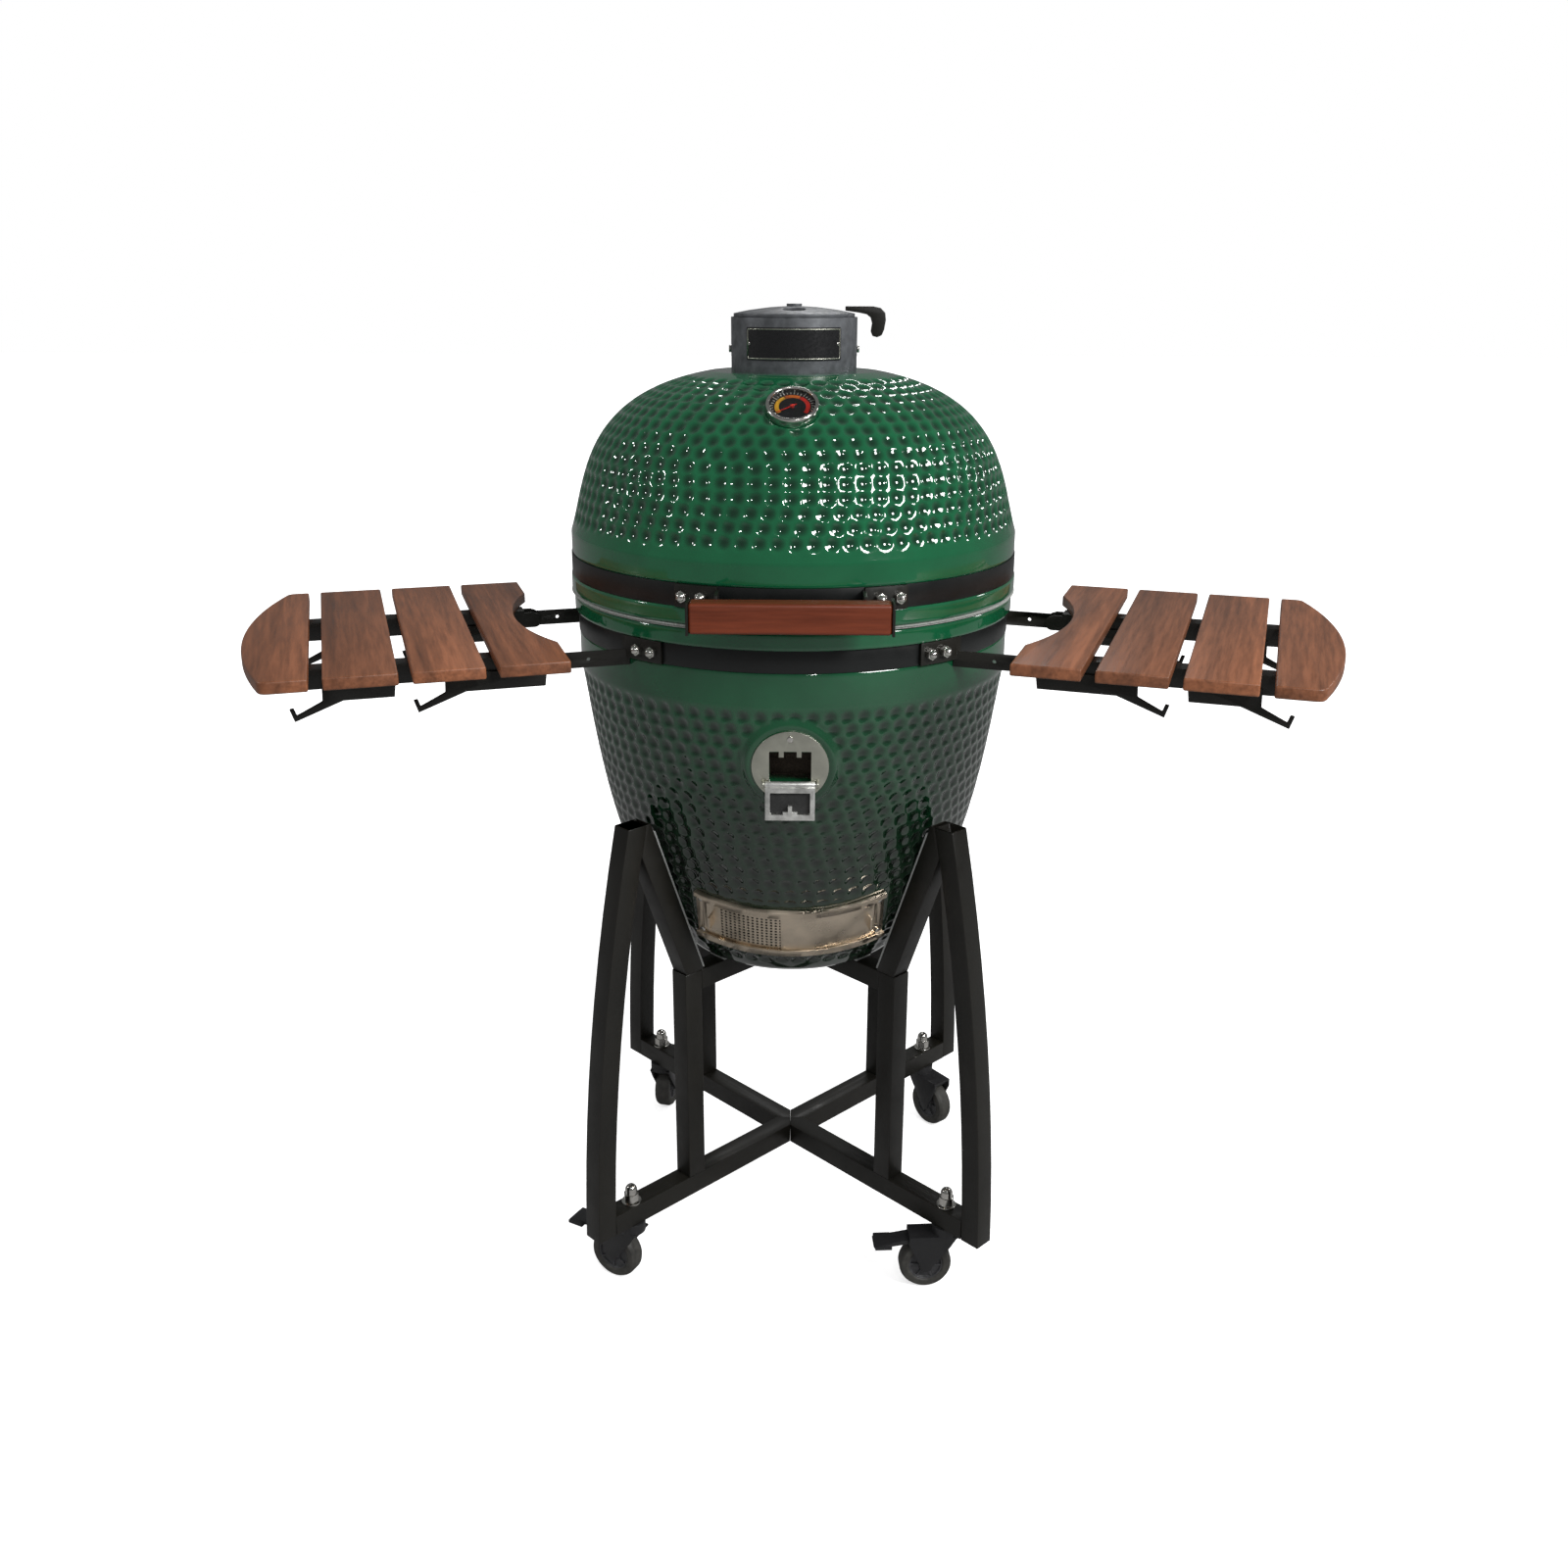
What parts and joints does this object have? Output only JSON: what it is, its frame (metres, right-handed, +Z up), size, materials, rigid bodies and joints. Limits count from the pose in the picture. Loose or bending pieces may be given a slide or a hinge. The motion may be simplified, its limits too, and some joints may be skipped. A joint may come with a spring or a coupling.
{
  "type": "kamado charcoal grill",
  "caption": "Egg-shaped glazed ceramic charcoal grill with hinged lid, vented cap, air port, ash vent, folding slatted side shelves and a square-tube stand on casters.",
  "frame": {"origin": "on the floor under the centre of the overall box", "axes": "+Z up, the front (handle, thermometer and vents) faces -Y, +X to the right across the two shelves"},
  "size_m": [1.4218, 0.8318, 1.3473],
  "materials": {
    "black_steel": "satin powder coat",
    "grey_felt": "matte felt",
    "zinc_hardware": "bright zinc",
    "spring_steel": "bright wire",
    "green_glaze": "glossy dimpled glaze",
    "fire_clay": "matte fired clay",
    "cast_iron": "raw cast iron",
    "stainless": "brushed stainless",
    "cast_flap": "cast",
    "handle_wood": "oiled hardwood",
    "shelf_wood": "oiled hardwood",
    "gauge_face": "printed dial",
    "gauge_red": "red",
    "gauge_glass": "clear",
    "cast_cap": "painted cast aluminium",
    "badge_black": "satin black",
    "caster_steel": "black",
    "caster_rubber": "black rubber"
  },
  "bodies": {
    "base": {"stand_cross_tubes": "black_steel", "stand_posts": "black_steel", "stand_outer_legs": "black_steel", "stand_saddle_tubes": "black_steel", "stand_upper_cross": "black_steel", "felt_strips": "grey_felt", "caster_stems": "zinc_hardware", "stem_nuts": "zinc_hardware", "base_shell": "green_glaze", "base_gasket": "grey_felt", "fire_bowl": "fire_clay", "fire_ring": "fire_clay", "charcoal_grate": "cast_iron", "cooking_grid": "stainless", "lower_band": "black_steel", "shelf_brackets": "black_steel", "band_nuts": "zinc_hardware", "hinge_base": "black_steel", "hinge_pin": "zinc_hardware", "hinge_springs": "spring_steel", "vent_frame": "stainless", "vent_screws": "zinc_hardware", "port_plate": "stainless", "port_screw": "zinc_hardware"},
    "lid": {"lid_shell": "green_glaze", "lid_gasket": "grey_felt", "upper_band": "black_steel", "hinge_arm": "black_steel", "lid_nuts": "zinc_hardware", "handle_brackets": "black_steel", "handle_grip": "handle_wood", "gauge_case": "stainless", "gauge_dial": "gauge_face", "gauge_needle": "gauge_red", "gauge_glass": "gauge_glass", "cap_collar": "cast_cap", "badge_plate": "badge_black", "cap_screws": "zinc_hardware"},
    "damper": {"damper_disc": "cast_cap", "damper_lever": "black_steel"},
    "ash_screen": {"vent_screen": "stainless"},
    "ash_door": {"vent_door": "stainless"},
    "flap": {"port_flap": "cast_flap"},
    "shelf_left": {"shelf_left_slats": "shelf_wood", "shelf_left_arms": "black_steel", "shelf_left_hooks": "black_steel"},
    "shelf_right": {"shelf_right_slats": "shelf_wood", "shelf_right_arms": "black_steel", "shelf_right_hooks": "black_steel"},
    "caster_fl": {"caster_fork_fl": "caster_steel"},
    "wheel_fl": {"caster_wheel_fl": "caster_rubber"},
    "brake_fl": {"caster_pedal_fl": "caster_steel"},
    "caster_fr": {"caster_fork_fr": "caster_steel"},
    "wheel_fr": {"caster_wheel_fr": "caster_rubber"},
    "brake_fr": {"caster_pedal_fr": "caster_steel"},
    "caster_rl": {"caster_fork_rl": "caster_steel"},
    "wheel_rl": {"caster_wheel_rl": "caster_rubber"},
    "brake_rl": {"caster_pedal_rl": "caster_steel"},
    "caster_rr": {"caster_fork_rr": "caster_steel"},
    "wheel_rr": {"caster_wheel_rr": "caster_rubber"}
  },
  "joints": [
    {"name": "lid_hinge", "type": "hinge", "parent": "base", "child": "lid", "pos_m": [0, 0.4019, 0.981], "axis": [-1, 0, 0], "range_deg": [0, 72]},
    {"name": "damper_turn", "type": "hinge", "parent": "lid", "child": "damper", "pos_m": [0, 0.0399, 1.331], "axis": [0, 0, 1], "range_deg": [0, 45]},
    {"name": "ash_screen_slide", "type": "hinge", "parent": "base", "child": "ash_screen", "pos_m": [0, 0.06027, 0.61554], "axis": [0, -0.4493, 0.8934], "range_deg": [0, 22]},
    {"name": "ash_door_slide", "type": "hinge", "parent": "base", "child": "ash_door", "pos_m": [0, 0.06027, 0.61554], "axis": [0, -0.4493, 0.8934], "range_deg": [-22, 0]},
    {"name": "port_flap_hinge", "type": "hinge", "parent": "base", "child": "flap", "pos_m": [0, -0.24755, 0.78456], "axis": [-1, 0, 0], "range_deg": [0, 171.5]},
    {"name": "shelf_left_fold", "type": "hinge", "parent": "base", "child": "shelf_left", "pos_m": [-0.32811, -0.06671, 0.928], "axis": [0.309, -0.9511, 0], "range_deg": [0, 85]},
    {"name": "shelf_right_fold", "type": "hinge", "parent": "base", "child": "shelf_right", "pos_m": [0.32811, -0.06671, 0.928], "axis": [0.309, 0.9511, 0], "range_deg": [0, 85]},
    {"name": "caster_fl_swivel", "type": "hinge", "parent": "base", "child": "caster_fl", "pos_m": [-0.22486, -0.18496, 0.09], "axis": [0, 0, 1], "continuous": true},
    {"name": "wheel_fl_spin", "type": "hinge", "parent": "caster_fl", "child": "wheel_fl", "pos_m": [-0.24958, -0.17181, 0.0375], "axis": [-0.4695, -0.8829, 0], "continuous": true},
    {"name": "brake_fl_press", "type": "hinge", "parent": "caster_fl", "child": "brake_fl", "pos_m": [-0.26371, -0.1643, 0.078], "axis": [-0.4695, -0.8829, 0], "range_deg": [0, 12]},
    {"name": "caster_fr_swivel", "type": "hinge", "parent": "base", "child": "caster_fr", "pos_m": [0.22486, -0.18496, 0.09], "axis": [0, 0, 1], "continuous": true},
    {"name": "wheel_fr_spin", "type": "hinge", "parent": "caster_fr", "child": "wheel_fr", "pos_m": [0.19693, -0.18691, 0.0375], "axis": [0.0698, -0.9976, 0], "continuous": true},
    {"name": "brake_fr_press", "type": "hinge", "parent": "caster_fr", "child": "brake_fr", "pos_m": [0.18097, -0.18803, 0.078], "axis": [0.0698, -0.9976, 0], "range_deg": [0, 12]},
    {"name": "caster_rl_swivel", "type": "hinge", "parent": "base", "child": "caster_rl", "pos_m": [-0.22486, 0.26476, 0.09], "axis": [0, 0, 1], "continuous": true},
    {"name": "wheel_rl_spin", "type": "hinge", "parent": "caster_rl", "child": "wheel_rl", "pos_m": [-0.21904, 0.29215, 0.0375], "axis": [-0.9781, 0.2079, 0], "continuous": true},
    {"name": "brake_rl_press", "type": "hinge", "parent": "caster_rl", "child": "brake_rl", "pos_m": [-0.21571, 0.3078, 0.078], "axis": [-0.9781, 0.2079, 0], "range_deg": [0, 12]},
    {"name": "caster_rr_swivel", "type": "hinge", "parent": "base", "child": "caster_rr", "pos_m": [0.22486, 0.26476, 0.09], "axis": [0, 0, 1], "continuous": true},
    {"name": "wheel_rr_spin", "type": "hinge", "parent": "caster_rr", "child": "wheel_rr", "pos_m": [0.2421, 0.2427, 0.0375], "axis": [0.788, 0.6157, 0], "continuous": true}
  ]
}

————————

**PROBLEM STATEMENT**
Quote the listing in full, please, keeping every line exact.

**COMPLETE RESPONSE**
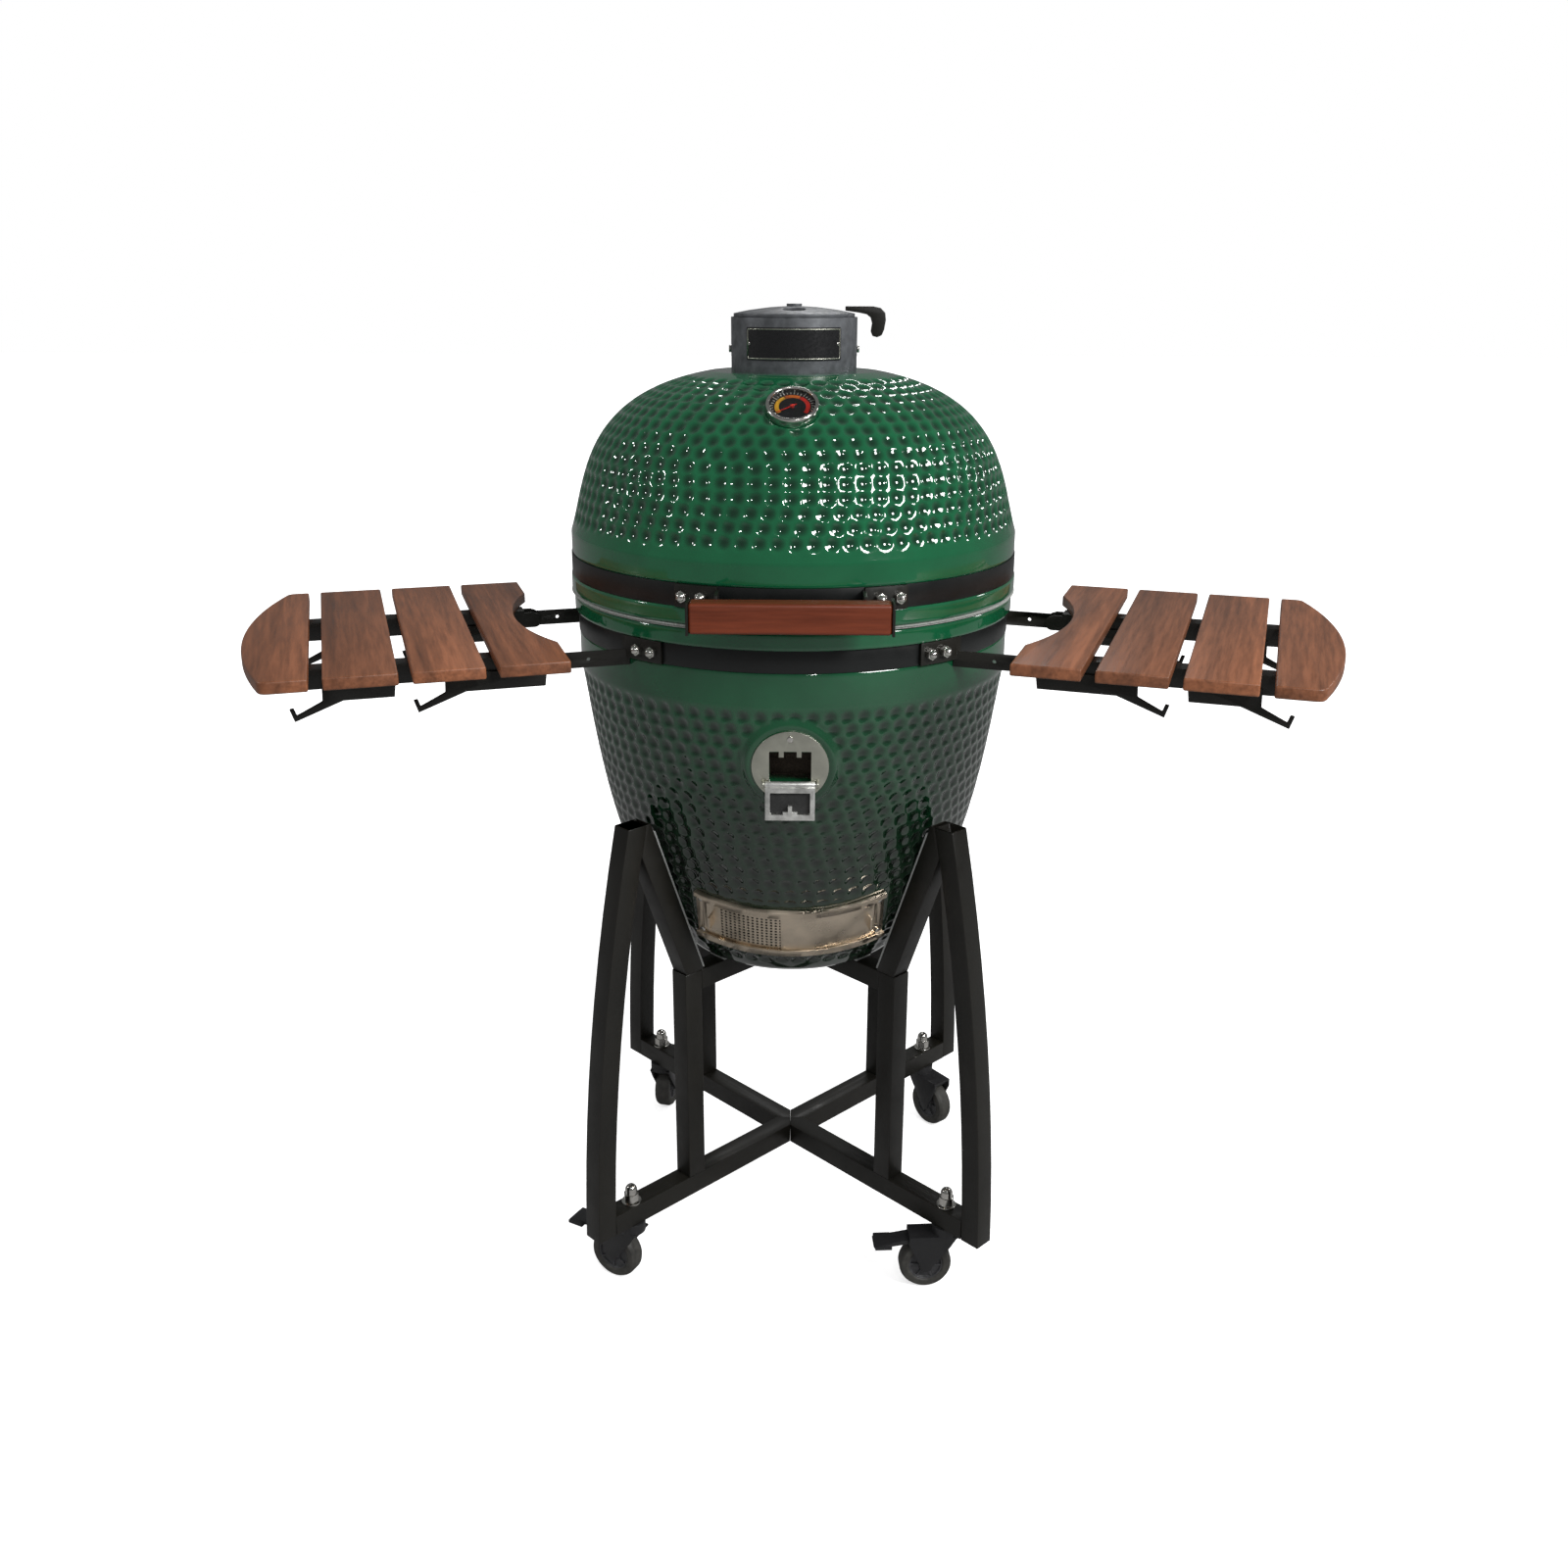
What parts and joints does this object have? Output only JSON: what it is, its frame (metres, right-handed, +Z up), size, materials, rigid bodies and joints. Limits count from the pose in the picture. Loose or bending pieces may be given a slide or a hinge. The motion may be simplified, its limits too, and some joints may be skipped. A joint may come with a spring or a coupling.
{
  "type": "kamado charcoal grill",
  "caption": "Egg-shaped glazed ceramic charcoal grill with hinged lid, vented cap, air port, ash vent, folding slatted side shelves and a square-tube stand on casters.",
  "frame": {"origin": "on the floor under the centre of the overall box", "axes": "+Z up, the front (handle, thermometer and vents) faces -Y, +X to the right across the two shelves"},
  "size_m": [1.4218, 0.8318, 1.3473],
  "materials": {
    "black_steel": "satin powder coat",
    "grey_felt": "matte felt",
    "zinc_hardware": "bright zinc",
    "spring_steel": "bright wire",
    "green_glaze": "glossy dimpled glaze",
    "fire_clay": "matte fired clay",
    "cast_iron": "raw cast iron",
    "stainless": "brushed stainless",
    "cast_flap": "cast",
    "handle_wood": "oiled hardwood",
    "shelf_wood": "oiled hardwood",
    "gauge_face": "printed dial",
    "gauge_red": "red",
    "gauge_glass": "clear",
    "cast_cap": "painted cast aluminium",
    "badge_black": "satin black",
    "caster_steel": "black",
    "caster_rubber": "black rubber"
  },
  "bodies": {
    "base": {"stand_cross_tubes": "black_steel", "stand_posts": "black_steel", "stand_outer_legs": "black_steel", "stand_saddle_tubes": "black_steel", "stand_upper_cross": "black_steel", "felt_strips": "grey_felt", "caster_stems": "zinc_hardware", "stem_nuts": "zinc_hardware", "base_shell": "green_glaze", "base_gasket": "grey_felt", "fire_bowl": "fire_clay", "fire_ring": "fire_clay", "charcoal_grate": "cast_iron", "cooking_grid": "stainless", "lower_band": "black_steel", "shelf_brackets": "black_steel", "band_nuts": "zinc_hardware", "hinge_base": "black_steel", "hinge_pin": "zinc_hardware", "hinge_springs": "spring_steel", "vent_frame": "stainless", "vent_screws": "zinc_hardware", "port_plate": "stainless", "port_screw": "zinc_hardware"},
    "lid": {"lid_shell": "green_glaze", "lid_gasket": "grey_felt", "upper_band": "black_steel", "hinge_arm": "black_steel", "lid_nuts": "zinc_hardware", "handle_brackets": "black_steel", "handle_grip": "handle_wood", "gauge_case": "stainless", "gauge_dial": "gauge_face", "gauge_needle": "gauge_red", "gauge_glass": "gauge_glass", "cap_collar": "cast_cap", "badge_plate": "badge_black", "cap_screws": "zinc_hardware"},
    "damper": {"damper_disc": "cast_cap", "damper_lever": "black_steel"},
    "ash_screen": {"vent_screen": "stainless"},
    "ash_door": {"vent_door": "stainless"},
    "flap": {"port_flap": "cast_flap"},
    "shelf_left": {"shelf_left_slats": "shelf_wood", "shelf_left_arms": "black_steel", "shelf_left_hooks": "black_steel"},
    "shelf_right": {"shelf_right_slats": "shelf_wood", "shelf_right_arms": "black_steel", "shelf_right_hooks": "black_steel"},
    "caster_fl": {"caster_fork_fl": "caster_steel"},
    "wheel_fl": {"caster_wheel_fl": "caster_rubber"},
    "brake_fl": {"caster_pedal_fl": "caster_steel"},
    "caster_fr": {"caster_fork_fr": "caster_steel"},
    "wheel_fr": {"caster_wheel_fr": "caster_rubber"},
    "brake_fr": {"caster_pedal_fr": "caster_steel"},
    "caster_rl": {"caster_fork_rl": "caster_steel"},
    "wheel_rl": {"caster_wheel_rl": "caster_rubber"},
    "brake_rl": {"caster_pedal_rl": "caster_steel"},
    "caster_rr": {"caster_fork_rr": "caster_steel"},
    "wheel_rr": {"caster_wheel_rr": "caster_rubber"}
  },
  "joints": [
    {"name": "lid_hinge", "type": "hinge", "parent": "base", "child": "lid", "pos_m": [0, 0.4019, 0.981], "axis": [-1, 0, 0], "range_deg": [0, 72]},
    {"name": "damper_turn", "type": "hinge", "parent": "lid", "child": "damper", "pos_m": [0, 0.0399, 1.331], "axis": [0, 0, 1], "range_deg": [0, 45]},
    {"name": "ash_screen_slide", "type": "hinge", "parent": "base", "child": "ash_screen", "pos_m": [0, 0.06027, 0.61554], "axis": [0, -0.4493, 0.8934], "range_deg": [0, 22]},
    {"name": "ash_door_slide", "type": "hinge", "parent": "base", "child": "ash_door", "pos_m": [0, 0.06027, 0.61554], "axis": [0, -0.4493, 0.8934], "range_deg": [-22, 0]},
    {"name": "port_flap_hinge", "type": "hinge", "parent": "base", "child": "flap", "pos_m": [0, -0.24755, 0.78456], "axis": [-1, 0, 0], "range_deg": [0, 171.5]},
    {"name": "shelf_left_fold", "type": "hinge", "parent": "base", "child": "shelf_left", "pos_m": [-0.32811, -0.06671, 0.928], "axis": [0.309, -0.9511, 0], "range_deg": [0, 85]},
    {"name": "shelf_right_fold", "type": "hinge", "parent": "base", "child": "shelf_right", "pos_m": [0.32811, -0.06671, 0.928], "axis": [0.309, 0.9511, 0], "range_deg": [0, 85]},
    {"name": "caster_fl_swivel", "type": "hinge", "parent": "base", "child": "caster_fl", "pos_m": [-0.22486, -0.18496, 0.09], "axis": [0, 0, 1], "continuous": true},
    {"name": "wheel_fl_spin", "type": "hinge", "parent": "caster_fl", "child": "wheel_fl", "pos_m": [-0.24958, -0.17181, 0.0375], "axis": [-0.4695, -0.8829, 0], "continuous": true},
    {"name": "brake_fl_press", "type": "hinge", "parent": "caster_fl", "child": "brake_fl", "pos_m": [-0.26371, -0.1643, 0.078], "axis": [-0.4695, -0.8829, 0], "range_deg": [0, 12]},
    {"name": "caster_fr_swivel", "type": "hinge", "parent": "base", "child": "caster_fr", "pos_m": [0.22486, -0.18496, 0.09], "axis": [0, 0, 1], "continuous": true},
    {"name": "wheel_fr_spin", "type": "hinge", "parent": "caster_fr", "child": "wheel_fr", "pos_m": [0.19693, -0.18691, 0.0375], "axis": [0.0698, -0.9976, 0], "continuous": true},
    {"name": "brake_fr_press", "type": "hinge", "parent": "caster_fr", "child": "brake_fr", "pos_m": [0.18097, -0.18803, 0.078], "axis": [0.0698, -0.9976, 0], "range_deg": [0, 12]},
    {"name": "caster_rl_swivel", "type": "hinge", "parent": "base", "child": "caster_rl", "pos_m": [-0.22486, 0.26476, 0.09], "axis": [0, 0, 1], "continuous": true},
    {"name": "wheel_rl_spin", "type": "hinge", "parent": "caster_rl", "child": "wheel_rl", "pos_m": [-0.21904, 0.29215, 0.0375], "axis": [-0.9781, 0.2079, 0], "continuous": true},
    {"name": "brake_rl_press", "type": "hinge", "parent": "caster_rl", "child": "brake_rl", "pos_m": [-0.21571, 0.3078, 0.078], "axis": [-0.9781, 0.2079, 0], "range_deg": [0, 12]},
    {"name": "caster_rr_swivel", "type": "hinge", "parent": "base", "child": "caster_rr", "pos_m": [0.22486, 0.26476, 0.09], "axis": [0, 0, 1], "continuous": true},
    {"name": "wheel_rr_spin", "type": "hinge", "parent": "caster_rr", "child": "wheel_rr", "pos_m": [0.2421, 0.2427, 0.0375], "axis": [0.788, 0.6157, 0], "continuous": true}
  ]
}